Still waters run deep but none run deeper than those of Wastwater in the Lake District, nor metaphorically those in a Simon Stephens' play named after it.
The 100 minutes are divided into three seemingly unconnected contemporary scenes, all taking place within a short distance of Heathrow Airport on realistic sets designed by Lizzie Clachan which transform magically between scenes.
The link between them is Linda Bassett's Frieda, a serial foster mother whom we meet along with Harry, one of her many troubled charges.
The boy in his 20s is Harry, played by Tom Sturridge, a common or garden lad with his own troubles who has decided to emigrate to Canada. Four years on, he is still haunted by a drunken night when his step brother Gavin crashed a car and lost his life. After half an hour or so of chatter, we know both a great deal about them and practically nothing.
Cut miraculously in seconds from the derelict property to an upmarket airport hotel bedroom. This is the location for a nervy interaction between Lisa, a rather brassy woman in her early forties wittily brought to the stage by Jo McInnes and dressed to kill, and Paul Ready's nervous Mark a dozen years her junior.
How they came together is never explained but what starts as a passionate encounter soon turns itself into something both more sinister and comic, as we discover that art lecturer Mark has found himself a woman who combines heroin addiction with her dual employments as policewoman and porn star - or at least that is what she says.

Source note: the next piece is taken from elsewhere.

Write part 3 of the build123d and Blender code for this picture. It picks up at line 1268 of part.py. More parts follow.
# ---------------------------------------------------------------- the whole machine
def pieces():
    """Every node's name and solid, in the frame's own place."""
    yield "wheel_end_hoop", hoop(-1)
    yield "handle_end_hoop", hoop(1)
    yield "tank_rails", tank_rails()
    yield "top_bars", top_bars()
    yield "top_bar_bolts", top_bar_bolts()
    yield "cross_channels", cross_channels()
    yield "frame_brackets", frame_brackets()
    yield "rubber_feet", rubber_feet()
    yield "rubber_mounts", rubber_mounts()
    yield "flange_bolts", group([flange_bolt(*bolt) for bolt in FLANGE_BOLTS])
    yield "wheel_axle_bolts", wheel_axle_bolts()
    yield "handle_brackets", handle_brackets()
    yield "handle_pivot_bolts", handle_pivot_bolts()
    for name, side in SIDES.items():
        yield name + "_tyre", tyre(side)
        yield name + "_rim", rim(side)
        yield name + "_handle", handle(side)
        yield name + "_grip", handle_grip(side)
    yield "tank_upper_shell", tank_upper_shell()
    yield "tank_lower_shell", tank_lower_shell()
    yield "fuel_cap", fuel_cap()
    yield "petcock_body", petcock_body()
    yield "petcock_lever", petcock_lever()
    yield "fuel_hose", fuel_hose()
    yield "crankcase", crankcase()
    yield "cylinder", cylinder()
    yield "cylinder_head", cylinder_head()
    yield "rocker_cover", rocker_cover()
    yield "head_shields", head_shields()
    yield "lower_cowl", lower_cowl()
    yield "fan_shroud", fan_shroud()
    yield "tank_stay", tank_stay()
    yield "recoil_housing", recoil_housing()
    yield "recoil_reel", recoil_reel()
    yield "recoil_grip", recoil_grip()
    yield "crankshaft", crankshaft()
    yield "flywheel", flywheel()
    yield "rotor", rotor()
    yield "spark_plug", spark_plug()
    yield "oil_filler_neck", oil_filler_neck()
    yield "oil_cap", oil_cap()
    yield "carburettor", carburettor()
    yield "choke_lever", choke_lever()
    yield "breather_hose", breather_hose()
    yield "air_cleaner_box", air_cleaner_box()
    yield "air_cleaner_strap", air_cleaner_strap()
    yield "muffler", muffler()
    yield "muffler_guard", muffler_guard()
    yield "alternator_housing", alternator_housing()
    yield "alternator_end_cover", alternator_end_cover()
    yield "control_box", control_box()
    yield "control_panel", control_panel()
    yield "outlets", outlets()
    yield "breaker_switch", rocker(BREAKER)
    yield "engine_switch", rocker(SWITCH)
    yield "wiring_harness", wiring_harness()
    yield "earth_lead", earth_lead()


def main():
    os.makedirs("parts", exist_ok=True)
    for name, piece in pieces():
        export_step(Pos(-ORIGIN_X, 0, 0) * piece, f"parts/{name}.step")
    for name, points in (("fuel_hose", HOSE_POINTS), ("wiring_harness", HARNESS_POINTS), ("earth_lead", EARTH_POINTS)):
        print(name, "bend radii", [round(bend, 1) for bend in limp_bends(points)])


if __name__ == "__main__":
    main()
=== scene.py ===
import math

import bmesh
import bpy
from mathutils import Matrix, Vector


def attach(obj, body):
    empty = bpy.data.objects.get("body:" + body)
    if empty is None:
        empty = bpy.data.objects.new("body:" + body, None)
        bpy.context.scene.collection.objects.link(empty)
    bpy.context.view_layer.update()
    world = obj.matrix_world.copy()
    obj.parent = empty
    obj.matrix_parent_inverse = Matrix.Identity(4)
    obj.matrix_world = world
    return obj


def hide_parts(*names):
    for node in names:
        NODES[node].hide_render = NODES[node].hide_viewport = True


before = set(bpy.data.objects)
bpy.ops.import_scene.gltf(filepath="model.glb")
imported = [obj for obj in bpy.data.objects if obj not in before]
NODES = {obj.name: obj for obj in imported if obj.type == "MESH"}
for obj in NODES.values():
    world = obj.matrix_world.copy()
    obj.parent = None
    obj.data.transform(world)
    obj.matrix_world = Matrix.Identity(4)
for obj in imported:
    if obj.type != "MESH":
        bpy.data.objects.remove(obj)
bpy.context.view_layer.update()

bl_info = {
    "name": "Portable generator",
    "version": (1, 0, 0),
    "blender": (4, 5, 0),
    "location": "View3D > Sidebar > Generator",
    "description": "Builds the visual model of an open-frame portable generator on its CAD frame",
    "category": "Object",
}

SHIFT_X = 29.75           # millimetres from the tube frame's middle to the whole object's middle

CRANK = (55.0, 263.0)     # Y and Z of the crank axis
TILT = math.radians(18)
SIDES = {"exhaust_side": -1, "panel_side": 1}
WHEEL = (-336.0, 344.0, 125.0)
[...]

Their passion breaks down due to lack of sexual compatibility but the tension is remarkable. By this stage, we see not only that the pieces have loose connections in their story lines but discover thematic links littered through the mini-dramas.
The third pairing, joined briefly at the end by two more characters, are Angus Wright as honest, dull Jonathan and Amanda Hale 's lively Sian. It takes some time to work out what has thrown these two together in a disused garage or warehouse. The answer is that Sian is interviewing Jonathan for the potential adoption of a little girl from the Far East.
Her manner of doing so might be described as unorthodox but going any further would be unfair to the playwright.
Simon Stephens may give us no pat answers and Katie Mitchell's production does little to reduce the obfuscation. However, the purpose of a Stephens play is to make us look deeply into contemporary society and some of its less palatable characteristics. In doing so, it is all too possible that we will see ourselves in the characters and, more particularly, facets of ourselves that we might prefer to ignore.
In Wastwater, the issues that we might be expected to look at afresh include sex and parenthood, loneliness and addiction.
This is an intriguing and strangely engrossing play that may avoid any single narrative line but does not suffer as a result.